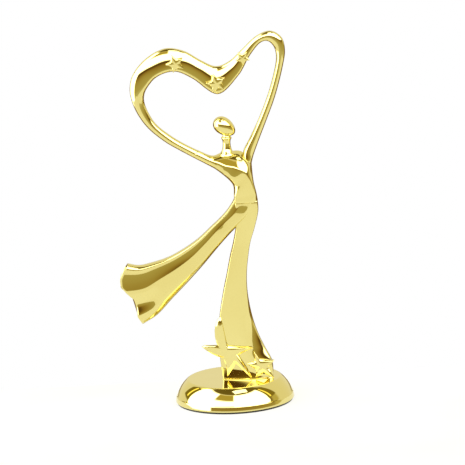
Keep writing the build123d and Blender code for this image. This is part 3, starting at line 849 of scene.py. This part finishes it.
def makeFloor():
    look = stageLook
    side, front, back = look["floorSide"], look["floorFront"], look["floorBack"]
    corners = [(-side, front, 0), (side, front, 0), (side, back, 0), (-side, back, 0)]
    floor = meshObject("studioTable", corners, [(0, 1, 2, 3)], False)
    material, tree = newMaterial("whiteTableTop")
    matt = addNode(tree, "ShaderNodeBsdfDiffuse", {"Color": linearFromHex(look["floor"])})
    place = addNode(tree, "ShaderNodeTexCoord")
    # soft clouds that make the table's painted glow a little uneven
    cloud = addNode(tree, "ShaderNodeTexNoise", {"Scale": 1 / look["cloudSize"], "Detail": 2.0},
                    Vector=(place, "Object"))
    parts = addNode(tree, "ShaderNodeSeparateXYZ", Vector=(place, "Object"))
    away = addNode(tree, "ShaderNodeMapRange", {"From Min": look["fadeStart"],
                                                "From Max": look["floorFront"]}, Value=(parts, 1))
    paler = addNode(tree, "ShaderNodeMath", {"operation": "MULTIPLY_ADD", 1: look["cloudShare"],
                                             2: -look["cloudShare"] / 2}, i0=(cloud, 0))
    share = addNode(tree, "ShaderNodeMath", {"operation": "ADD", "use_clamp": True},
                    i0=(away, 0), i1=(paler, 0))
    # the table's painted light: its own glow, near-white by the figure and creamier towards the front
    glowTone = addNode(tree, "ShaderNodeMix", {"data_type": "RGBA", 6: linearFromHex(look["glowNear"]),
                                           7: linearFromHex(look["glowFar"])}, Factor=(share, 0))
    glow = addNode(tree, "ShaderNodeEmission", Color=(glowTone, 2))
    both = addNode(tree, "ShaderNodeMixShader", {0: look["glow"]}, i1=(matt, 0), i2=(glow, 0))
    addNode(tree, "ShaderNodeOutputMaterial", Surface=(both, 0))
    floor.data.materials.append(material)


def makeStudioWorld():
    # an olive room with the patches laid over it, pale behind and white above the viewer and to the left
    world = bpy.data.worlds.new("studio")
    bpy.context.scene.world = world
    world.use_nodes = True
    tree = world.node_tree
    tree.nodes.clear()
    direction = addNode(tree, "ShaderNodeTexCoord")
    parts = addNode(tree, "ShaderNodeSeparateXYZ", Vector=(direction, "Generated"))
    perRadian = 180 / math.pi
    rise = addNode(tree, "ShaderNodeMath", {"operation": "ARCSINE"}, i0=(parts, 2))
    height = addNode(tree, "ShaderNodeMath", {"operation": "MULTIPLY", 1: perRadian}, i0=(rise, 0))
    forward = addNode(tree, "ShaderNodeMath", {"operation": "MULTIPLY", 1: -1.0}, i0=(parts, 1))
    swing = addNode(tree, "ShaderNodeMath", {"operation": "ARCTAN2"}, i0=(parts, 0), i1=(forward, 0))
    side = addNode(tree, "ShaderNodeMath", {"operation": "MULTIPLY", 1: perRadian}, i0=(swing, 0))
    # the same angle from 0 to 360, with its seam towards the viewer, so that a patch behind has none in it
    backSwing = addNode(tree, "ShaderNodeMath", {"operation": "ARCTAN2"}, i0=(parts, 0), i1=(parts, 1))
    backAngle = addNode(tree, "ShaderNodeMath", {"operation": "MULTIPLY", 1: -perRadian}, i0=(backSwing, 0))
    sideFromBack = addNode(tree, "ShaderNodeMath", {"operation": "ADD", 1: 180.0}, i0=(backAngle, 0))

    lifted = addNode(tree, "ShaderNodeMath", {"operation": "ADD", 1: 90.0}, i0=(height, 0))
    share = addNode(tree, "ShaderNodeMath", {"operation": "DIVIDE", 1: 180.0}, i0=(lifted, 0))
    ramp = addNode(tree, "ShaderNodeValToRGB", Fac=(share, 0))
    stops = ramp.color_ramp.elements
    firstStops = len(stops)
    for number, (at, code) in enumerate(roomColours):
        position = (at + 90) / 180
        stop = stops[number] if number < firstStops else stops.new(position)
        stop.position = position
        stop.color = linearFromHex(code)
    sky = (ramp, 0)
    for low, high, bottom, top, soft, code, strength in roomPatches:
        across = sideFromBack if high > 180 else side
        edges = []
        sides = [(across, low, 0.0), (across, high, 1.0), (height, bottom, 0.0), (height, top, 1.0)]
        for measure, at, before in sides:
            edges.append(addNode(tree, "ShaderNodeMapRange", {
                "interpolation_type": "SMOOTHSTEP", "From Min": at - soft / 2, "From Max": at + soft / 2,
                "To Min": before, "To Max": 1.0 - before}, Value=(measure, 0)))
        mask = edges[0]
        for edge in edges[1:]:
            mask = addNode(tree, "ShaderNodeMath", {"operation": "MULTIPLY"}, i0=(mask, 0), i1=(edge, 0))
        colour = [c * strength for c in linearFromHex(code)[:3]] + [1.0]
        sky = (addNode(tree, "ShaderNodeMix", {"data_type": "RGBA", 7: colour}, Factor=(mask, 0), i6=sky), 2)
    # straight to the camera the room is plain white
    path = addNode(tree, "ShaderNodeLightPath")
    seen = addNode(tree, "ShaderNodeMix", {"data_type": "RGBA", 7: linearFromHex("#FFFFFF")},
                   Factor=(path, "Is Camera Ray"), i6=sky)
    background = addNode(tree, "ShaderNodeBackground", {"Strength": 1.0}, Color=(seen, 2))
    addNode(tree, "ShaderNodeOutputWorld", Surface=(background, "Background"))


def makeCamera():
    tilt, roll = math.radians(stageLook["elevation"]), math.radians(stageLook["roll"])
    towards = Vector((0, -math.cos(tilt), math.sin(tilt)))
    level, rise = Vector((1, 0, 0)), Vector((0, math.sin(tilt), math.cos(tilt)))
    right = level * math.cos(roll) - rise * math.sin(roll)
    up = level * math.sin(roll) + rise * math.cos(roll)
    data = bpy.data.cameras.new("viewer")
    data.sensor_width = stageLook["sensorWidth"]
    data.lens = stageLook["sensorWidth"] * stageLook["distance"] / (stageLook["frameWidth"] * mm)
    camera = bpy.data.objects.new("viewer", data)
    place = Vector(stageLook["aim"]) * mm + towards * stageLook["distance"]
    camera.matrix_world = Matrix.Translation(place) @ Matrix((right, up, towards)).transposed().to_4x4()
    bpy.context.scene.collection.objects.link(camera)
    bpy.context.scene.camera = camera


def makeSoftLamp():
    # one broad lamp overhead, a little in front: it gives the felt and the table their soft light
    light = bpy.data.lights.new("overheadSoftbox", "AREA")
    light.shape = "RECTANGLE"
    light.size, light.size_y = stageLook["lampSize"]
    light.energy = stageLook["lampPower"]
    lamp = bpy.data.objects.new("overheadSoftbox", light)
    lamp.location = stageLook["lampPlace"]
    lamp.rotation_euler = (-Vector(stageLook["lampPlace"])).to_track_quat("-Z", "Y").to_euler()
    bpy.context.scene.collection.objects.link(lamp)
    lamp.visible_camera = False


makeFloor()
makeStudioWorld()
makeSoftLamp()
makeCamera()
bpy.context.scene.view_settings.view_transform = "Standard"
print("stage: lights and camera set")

========

- **Exercise instructions**
Return from the data every line that holds "code".

- **Result**
Keep writing the build123d and Blender code for this image. This is part 3, starting at line 849 of scene.py. This part finishes it.
    for number, (at, code) in enumerate(roomColours):
        stop.color = linearFromHex(code)
    for low, high, bottom, top, soft, code, strength in roomPatches:
        colour = [c * strength for c in linearFromHex(code)[:3]] + [1.0]